▶ **INSTRUCTIONS FOR THE TASK**:
Repeat everything from the line holding "just below the face" to the line holding "obj.parent = None", inclusive, exactly. Leave out the rest.

▶ **SUPPLIED MATERIAL**:
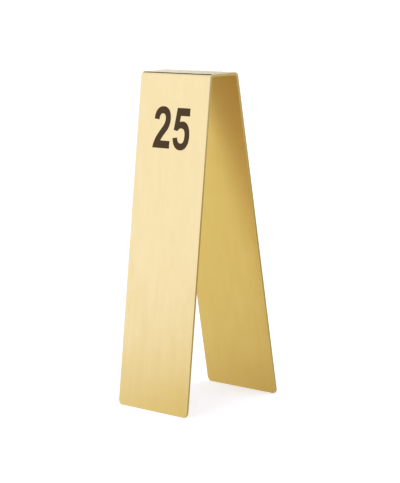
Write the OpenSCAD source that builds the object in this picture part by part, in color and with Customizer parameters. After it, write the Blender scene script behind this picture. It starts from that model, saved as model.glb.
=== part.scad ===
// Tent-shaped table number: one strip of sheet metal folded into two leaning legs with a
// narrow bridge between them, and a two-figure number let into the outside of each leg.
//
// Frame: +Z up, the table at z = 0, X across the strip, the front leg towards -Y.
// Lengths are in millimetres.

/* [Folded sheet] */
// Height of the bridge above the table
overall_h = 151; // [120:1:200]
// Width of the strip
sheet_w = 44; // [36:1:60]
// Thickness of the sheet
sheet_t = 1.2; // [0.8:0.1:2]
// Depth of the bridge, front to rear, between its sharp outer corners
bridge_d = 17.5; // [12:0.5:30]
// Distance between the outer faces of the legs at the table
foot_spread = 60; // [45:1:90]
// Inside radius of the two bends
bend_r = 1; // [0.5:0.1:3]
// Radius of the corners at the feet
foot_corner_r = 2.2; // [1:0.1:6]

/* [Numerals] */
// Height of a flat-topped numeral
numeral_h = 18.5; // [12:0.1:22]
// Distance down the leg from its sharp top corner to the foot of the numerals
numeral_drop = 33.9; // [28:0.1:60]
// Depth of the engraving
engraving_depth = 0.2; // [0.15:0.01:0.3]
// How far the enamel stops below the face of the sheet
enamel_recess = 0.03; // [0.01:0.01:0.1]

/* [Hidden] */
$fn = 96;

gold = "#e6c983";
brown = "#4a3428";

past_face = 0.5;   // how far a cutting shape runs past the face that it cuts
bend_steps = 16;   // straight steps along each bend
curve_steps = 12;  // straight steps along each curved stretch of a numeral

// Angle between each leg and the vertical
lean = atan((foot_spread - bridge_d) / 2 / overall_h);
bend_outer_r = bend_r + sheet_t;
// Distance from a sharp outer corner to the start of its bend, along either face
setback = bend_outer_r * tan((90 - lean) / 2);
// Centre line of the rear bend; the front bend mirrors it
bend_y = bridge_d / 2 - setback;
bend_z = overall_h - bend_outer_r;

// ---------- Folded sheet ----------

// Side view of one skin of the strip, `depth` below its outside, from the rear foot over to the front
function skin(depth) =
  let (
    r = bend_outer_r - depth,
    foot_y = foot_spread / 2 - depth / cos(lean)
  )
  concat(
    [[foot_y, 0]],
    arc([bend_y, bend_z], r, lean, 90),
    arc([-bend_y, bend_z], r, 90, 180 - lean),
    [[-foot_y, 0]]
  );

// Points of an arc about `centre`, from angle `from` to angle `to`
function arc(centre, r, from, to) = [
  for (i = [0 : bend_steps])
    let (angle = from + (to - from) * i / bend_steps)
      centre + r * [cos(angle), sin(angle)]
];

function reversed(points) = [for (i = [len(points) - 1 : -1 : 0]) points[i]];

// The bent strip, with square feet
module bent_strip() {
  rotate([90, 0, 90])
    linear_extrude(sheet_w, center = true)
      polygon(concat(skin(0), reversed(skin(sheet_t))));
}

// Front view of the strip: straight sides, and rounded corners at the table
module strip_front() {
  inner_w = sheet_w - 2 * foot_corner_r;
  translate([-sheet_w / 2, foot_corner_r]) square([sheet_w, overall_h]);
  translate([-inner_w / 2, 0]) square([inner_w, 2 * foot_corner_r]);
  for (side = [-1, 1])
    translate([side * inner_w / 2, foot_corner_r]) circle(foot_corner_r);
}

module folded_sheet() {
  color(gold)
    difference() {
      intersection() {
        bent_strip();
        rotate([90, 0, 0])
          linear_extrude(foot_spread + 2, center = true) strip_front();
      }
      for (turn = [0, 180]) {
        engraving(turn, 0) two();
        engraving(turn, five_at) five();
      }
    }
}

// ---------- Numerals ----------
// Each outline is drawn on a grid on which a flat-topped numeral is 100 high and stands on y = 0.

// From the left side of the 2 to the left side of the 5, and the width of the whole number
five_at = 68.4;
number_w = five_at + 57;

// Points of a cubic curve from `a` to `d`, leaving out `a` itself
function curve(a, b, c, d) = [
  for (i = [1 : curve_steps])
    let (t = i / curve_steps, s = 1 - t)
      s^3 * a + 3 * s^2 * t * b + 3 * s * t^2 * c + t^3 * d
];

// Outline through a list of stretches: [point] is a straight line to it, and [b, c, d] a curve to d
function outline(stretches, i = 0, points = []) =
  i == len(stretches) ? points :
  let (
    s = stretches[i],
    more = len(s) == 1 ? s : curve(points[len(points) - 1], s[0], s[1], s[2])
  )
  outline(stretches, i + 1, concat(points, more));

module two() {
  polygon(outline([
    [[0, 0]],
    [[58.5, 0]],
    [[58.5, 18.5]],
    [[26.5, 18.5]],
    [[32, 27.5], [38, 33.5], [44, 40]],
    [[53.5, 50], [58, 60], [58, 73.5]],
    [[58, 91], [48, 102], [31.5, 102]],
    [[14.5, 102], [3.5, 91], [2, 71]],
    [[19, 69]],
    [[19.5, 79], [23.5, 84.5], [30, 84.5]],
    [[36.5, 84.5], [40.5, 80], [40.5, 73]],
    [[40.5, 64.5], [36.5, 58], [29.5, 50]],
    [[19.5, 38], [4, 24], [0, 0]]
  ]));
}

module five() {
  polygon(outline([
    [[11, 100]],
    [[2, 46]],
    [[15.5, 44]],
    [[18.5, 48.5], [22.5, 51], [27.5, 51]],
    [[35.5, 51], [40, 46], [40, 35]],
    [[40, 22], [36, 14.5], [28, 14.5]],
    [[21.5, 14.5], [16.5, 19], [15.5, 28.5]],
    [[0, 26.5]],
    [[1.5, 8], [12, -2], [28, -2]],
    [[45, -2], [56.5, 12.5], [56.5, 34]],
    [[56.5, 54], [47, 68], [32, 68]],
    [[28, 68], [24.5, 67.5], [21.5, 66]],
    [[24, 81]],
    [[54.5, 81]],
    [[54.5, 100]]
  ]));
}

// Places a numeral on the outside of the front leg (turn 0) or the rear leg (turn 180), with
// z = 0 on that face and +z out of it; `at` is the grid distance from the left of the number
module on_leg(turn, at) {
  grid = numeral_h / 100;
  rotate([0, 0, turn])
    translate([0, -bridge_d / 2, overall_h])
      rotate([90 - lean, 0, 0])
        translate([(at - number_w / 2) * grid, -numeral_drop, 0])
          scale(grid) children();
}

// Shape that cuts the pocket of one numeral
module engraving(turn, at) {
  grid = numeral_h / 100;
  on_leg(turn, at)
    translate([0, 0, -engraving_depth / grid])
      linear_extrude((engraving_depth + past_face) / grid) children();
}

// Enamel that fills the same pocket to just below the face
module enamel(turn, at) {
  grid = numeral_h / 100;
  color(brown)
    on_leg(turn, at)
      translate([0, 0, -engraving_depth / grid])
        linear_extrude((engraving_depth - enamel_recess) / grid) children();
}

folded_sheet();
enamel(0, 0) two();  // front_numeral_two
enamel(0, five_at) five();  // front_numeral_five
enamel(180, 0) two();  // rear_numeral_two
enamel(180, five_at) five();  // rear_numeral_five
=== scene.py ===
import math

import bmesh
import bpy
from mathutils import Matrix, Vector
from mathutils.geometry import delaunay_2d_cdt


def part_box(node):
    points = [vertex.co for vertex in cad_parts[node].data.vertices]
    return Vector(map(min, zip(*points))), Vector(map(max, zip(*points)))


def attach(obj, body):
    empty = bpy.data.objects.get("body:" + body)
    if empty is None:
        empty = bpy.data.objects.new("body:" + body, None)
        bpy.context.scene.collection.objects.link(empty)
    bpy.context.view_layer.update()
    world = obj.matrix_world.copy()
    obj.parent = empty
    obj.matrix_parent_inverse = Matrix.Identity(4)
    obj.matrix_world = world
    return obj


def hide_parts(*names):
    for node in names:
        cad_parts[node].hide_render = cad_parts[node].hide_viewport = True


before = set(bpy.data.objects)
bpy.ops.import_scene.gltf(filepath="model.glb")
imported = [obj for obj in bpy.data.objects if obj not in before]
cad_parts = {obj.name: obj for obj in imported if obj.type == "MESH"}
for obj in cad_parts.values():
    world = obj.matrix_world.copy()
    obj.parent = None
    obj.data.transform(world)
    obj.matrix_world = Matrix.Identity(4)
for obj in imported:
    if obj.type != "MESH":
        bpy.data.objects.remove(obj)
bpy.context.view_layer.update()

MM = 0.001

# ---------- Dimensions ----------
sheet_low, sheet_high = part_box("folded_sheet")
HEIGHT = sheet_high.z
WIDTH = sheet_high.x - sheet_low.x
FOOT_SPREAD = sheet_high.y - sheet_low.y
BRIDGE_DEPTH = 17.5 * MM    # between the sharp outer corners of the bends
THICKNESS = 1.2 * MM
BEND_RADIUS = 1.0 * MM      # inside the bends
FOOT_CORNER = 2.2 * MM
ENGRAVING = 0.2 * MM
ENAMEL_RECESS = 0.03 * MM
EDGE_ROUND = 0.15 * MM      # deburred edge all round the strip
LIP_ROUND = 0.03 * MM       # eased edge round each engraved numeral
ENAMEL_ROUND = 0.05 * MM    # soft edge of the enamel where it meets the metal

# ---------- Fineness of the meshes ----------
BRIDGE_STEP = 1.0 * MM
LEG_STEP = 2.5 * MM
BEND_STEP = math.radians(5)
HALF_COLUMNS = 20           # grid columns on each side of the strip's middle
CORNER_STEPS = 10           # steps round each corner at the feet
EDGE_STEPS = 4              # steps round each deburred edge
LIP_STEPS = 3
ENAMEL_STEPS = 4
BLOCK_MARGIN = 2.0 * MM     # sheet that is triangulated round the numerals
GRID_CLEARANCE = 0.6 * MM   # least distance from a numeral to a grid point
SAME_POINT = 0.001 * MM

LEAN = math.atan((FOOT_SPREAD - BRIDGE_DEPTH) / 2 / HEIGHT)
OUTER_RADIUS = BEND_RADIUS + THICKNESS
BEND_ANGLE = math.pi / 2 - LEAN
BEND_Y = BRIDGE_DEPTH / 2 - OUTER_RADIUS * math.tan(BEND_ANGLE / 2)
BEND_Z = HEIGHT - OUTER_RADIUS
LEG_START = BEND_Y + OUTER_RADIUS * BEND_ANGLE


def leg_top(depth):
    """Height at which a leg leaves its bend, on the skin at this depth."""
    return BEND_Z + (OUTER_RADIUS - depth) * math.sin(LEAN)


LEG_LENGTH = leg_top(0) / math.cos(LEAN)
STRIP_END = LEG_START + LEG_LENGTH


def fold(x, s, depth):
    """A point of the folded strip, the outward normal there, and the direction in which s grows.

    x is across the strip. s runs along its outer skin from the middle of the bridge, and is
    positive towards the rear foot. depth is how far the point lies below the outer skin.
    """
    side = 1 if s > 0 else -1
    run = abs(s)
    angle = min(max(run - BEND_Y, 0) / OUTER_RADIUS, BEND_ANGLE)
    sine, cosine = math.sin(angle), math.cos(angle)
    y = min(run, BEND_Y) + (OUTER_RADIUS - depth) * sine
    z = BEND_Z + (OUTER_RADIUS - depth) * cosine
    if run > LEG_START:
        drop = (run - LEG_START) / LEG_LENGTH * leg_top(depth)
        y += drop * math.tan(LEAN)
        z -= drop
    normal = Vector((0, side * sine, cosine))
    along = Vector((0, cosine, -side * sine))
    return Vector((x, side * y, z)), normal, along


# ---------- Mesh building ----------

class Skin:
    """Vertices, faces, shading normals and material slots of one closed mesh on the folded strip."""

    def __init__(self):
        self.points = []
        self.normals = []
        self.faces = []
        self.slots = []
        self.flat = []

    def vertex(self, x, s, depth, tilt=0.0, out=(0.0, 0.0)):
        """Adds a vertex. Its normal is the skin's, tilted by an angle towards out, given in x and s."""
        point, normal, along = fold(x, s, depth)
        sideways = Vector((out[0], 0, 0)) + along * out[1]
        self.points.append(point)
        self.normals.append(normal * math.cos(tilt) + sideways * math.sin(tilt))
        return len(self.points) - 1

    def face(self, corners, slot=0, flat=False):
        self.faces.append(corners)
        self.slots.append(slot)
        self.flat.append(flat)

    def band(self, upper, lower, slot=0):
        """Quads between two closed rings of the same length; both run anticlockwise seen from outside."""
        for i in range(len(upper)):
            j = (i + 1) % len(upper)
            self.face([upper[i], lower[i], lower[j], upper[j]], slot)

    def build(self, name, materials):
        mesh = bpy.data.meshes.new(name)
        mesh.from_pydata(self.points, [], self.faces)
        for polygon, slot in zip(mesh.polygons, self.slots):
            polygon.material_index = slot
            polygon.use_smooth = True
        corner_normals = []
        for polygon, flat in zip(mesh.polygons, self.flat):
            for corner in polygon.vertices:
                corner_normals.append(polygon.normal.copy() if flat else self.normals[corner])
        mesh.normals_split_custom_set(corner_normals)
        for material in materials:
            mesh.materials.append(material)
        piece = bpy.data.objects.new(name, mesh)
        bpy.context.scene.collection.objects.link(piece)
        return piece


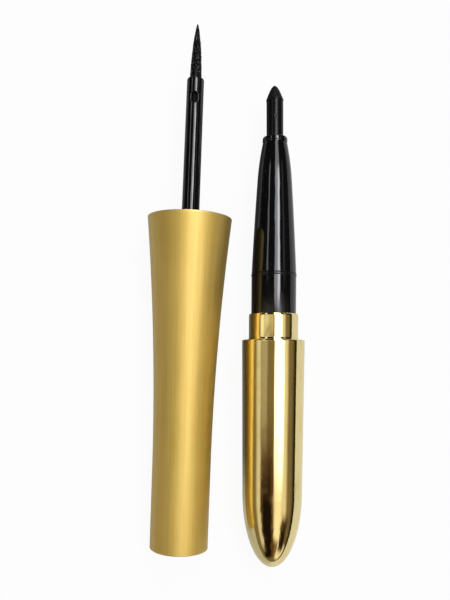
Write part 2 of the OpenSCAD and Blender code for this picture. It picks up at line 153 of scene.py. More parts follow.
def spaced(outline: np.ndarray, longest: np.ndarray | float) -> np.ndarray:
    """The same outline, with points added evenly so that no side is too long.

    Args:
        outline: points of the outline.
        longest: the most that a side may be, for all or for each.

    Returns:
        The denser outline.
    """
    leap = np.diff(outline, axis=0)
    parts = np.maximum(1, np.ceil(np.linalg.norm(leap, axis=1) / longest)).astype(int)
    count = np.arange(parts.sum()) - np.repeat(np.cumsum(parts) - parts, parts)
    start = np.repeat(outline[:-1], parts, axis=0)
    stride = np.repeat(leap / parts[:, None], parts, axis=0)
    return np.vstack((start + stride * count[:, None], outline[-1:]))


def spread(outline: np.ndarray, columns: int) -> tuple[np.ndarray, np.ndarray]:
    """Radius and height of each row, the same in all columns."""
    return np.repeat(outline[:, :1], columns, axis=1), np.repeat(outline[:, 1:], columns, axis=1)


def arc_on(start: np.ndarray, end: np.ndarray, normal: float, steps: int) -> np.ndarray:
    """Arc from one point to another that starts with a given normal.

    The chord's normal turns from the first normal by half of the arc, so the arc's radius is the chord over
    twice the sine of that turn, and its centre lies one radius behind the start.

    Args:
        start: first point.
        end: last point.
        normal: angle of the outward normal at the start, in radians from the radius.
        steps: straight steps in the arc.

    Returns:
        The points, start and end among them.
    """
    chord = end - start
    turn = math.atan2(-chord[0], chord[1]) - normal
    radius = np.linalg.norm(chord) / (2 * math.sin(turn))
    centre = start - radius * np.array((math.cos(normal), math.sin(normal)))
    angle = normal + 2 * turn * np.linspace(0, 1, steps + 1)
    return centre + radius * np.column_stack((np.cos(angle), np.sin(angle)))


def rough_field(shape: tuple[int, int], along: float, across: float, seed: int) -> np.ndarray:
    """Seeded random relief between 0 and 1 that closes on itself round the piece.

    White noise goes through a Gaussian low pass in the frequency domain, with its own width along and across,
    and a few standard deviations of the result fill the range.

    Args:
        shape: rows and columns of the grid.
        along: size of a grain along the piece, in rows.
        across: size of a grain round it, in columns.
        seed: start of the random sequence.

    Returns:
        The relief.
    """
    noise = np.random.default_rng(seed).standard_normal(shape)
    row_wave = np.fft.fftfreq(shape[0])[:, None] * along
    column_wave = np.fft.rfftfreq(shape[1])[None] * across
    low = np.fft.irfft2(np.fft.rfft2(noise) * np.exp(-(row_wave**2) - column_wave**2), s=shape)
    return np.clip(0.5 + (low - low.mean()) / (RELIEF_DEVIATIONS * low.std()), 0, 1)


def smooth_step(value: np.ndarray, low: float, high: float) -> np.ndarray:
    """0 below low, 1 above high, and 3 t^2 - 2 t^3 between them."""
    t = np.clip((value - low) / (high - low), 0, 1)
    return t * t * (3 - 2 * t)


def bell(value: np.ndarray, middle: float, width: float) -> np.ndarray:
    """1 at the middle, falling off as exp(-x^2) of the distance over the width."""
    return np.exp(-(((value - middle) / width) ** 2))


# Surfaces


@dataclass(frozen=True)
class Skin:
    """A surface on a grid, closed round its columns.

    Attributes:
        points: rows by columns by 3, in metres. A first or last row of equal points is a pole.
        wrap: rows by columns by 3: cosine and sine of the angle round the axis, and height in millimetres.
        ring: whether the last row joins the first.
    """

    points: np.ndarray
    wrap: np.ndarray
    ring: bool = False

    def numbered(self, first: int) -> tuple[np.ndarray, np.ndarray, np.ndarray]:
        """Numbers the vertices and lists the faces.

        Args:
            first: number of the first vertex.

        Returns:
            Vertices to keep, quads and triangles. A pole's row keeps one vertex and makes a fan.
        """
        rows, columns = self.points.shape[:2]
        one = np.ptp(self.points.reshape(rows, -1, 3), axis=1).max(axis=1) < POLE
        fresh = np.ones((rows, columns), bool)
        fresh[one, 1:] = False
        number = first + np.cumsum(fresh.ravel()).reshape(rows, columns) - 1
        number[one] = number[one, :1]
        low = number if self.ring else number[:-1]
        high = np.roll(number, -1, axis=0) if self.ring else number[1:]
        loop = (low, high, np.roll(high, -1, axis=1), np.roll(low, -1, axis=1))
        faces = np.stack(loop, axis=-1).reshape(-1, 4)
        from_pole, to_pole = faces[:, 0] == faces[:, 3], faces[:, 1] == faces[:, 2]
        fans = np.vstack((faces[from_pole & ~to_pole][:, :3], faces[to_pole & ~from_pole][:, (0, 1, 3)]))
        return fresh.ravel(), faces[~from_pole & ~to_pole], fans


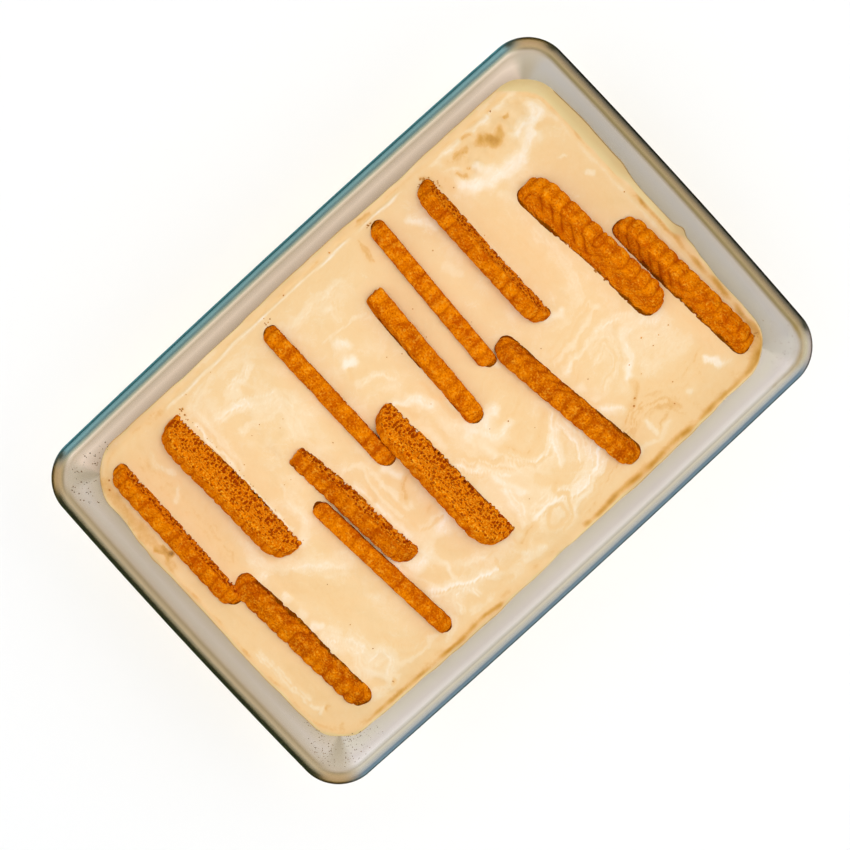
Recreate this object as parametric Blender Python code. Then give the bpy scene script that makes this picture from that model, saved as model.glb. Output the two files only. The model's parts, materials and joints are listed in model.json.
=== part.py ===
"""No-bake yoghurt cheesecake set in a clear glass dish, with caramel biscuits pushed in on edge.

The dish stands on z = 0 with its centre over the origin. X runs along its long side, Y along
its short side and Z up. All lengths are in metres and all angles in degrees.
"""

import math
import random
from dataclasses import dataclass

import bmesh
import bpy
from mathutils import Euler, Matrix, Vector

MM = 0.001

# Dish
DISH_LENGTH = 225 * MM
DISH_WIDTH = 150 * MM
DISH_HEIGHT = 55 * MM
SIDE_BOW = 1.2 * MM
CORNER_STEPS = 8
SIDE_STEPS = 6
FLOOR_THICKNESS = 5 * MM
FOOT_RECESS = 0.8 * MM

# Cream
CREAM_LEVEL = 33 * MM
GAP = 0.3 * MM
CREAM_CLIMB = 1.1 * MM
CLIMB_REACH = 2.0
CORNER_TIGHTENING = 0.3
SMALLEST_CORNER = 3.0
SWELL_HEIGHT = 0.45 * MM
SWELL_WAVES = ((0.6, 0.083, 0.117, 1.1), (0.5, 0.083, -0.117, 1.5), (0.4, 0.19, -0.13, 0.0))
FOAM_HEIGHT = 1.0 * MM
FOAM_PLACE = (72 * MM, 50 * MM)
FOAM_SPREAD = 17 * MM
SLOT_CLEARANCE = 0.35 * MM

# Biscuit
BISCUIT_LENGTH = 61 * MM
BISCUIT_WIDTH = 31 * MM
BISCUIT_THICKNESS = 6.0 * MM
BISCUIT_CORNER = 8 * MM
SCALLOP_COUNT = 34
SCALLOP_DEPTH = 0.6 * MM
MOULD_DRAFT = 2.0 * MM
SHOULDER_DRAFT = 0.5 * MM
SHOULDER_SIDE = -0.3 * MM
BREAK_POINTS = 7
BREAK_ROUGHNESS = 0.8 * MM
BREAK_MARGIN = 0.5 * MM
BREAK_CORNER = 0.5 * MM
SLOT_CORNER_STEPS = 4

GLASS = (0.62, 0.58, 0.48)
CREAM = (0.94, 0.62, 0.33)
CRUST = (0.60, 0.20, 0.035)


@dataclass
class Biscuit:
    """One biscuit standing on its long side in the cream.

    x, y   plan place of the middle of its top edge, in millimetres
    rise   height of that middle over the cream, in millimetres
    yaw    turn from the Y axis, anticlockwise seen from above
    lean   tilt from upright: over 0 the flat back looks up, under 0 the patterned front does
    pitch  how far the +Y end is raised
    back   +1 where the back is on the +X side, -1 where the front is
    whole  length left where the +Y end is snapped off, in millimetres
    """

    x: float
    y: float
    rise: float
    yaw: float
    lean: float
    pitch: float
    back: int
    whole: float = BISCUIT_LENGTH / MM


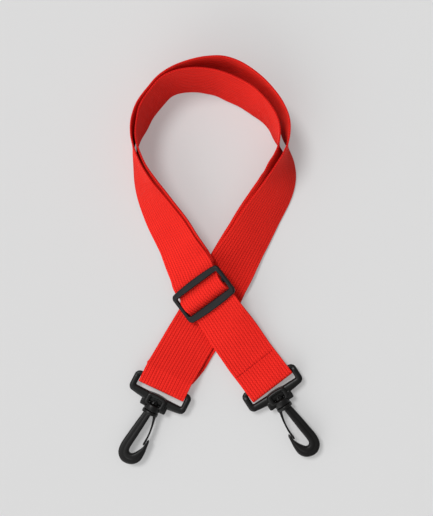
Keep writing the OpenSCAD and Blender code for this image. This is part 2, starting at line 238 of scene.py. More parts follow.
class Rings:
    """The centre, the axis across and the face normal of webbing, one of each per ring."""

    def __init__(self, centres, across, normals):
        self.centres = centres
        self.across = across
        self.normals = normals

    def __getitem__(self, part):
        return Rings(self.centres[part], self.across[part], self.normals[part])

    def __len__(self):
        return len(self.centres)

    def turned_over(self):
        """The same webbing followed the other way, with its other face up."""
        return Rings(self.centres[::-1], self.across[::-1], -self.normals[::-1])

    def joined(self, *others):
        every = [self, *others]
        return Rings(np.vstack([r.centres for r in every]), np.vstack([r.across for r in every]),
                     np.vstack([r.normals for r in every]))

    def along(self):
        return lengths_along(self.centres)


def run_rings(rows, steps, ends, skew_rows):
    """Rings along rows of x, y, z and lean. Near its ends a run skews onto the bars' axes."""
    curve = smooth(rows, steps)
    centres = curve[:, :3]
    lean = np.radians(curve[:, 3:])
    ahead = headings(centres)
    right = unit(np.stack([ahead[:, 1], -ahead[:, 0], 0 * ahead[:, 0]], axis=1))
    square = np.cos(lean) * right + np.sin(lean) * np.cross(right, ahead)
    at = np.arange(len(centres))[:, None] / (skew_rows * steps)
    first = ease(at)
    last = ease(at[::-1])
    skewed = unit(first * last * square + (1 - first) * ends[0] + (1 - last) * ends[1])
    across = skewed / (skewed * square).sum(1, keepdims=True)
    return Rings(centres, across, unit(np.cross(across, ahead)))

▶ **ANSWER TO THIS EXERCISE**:
// Enamel that fills the same pocket to just below the face
module enamel(turn, at) {
  grid = numeral_h / 100;
  color(brown)
    on_leg(turn, at)
      translate([0, 0, -engraving_depth / grid])
        linear_extrude((engraving_depth - enamel_recess) / grid) children();
}

folded_sheet();
enamel(0, 0) two();  // front_numeral_two
enamel(0, five_at) five();  // front_numeral_five
enamel(180, 0) two();  // rear_numeral_two
enamel(180, five_at) five();  // rear_numeral_five
=== scene.py ===
import math

import bmesh
import bpy
from mathutils import Matrix, Vector
from mathutils.geometry import delaunay_2d_cdt


def part_box(node):
    points = [vertex.co for vertex in cad_parts[node].data.vertices]
    return Vector(map(min, zip(*points))), Vector(map(max, zip(*points)))


def attach(obj, body):
    empty = bpy.data.objects.get("body:" + body)
    if empty is None:
        empty = bpy.data.objects.new("body:" + body, None)
        bpy.context.scene.collection.objects.link(empty)
    bpy.context.view_layer.update()
    world = obj.matrix_world.copy()
    obj.parent = empty
    obj.matrix_parent_inverse = Matrix.Identity(4)
    obj.matrix_world = world
    return obj


def hide_parts(*names):
    for node in names:
        cad_parts[node].hide_render = cad_parts[node].hide_viewport = True


before = set(bpy.data.objects)
bpy.ops.import_scene.gltf(filepath="model.glb")
imported = [obj for obj in bpy.data.objects if obj not in before]
cad_parts = {obj.name: obj for obj in imported if obj.type == "MESH"}
for obj in cad_parts.values():
    world = obj.matrix_world.copy()
    obj.parent = None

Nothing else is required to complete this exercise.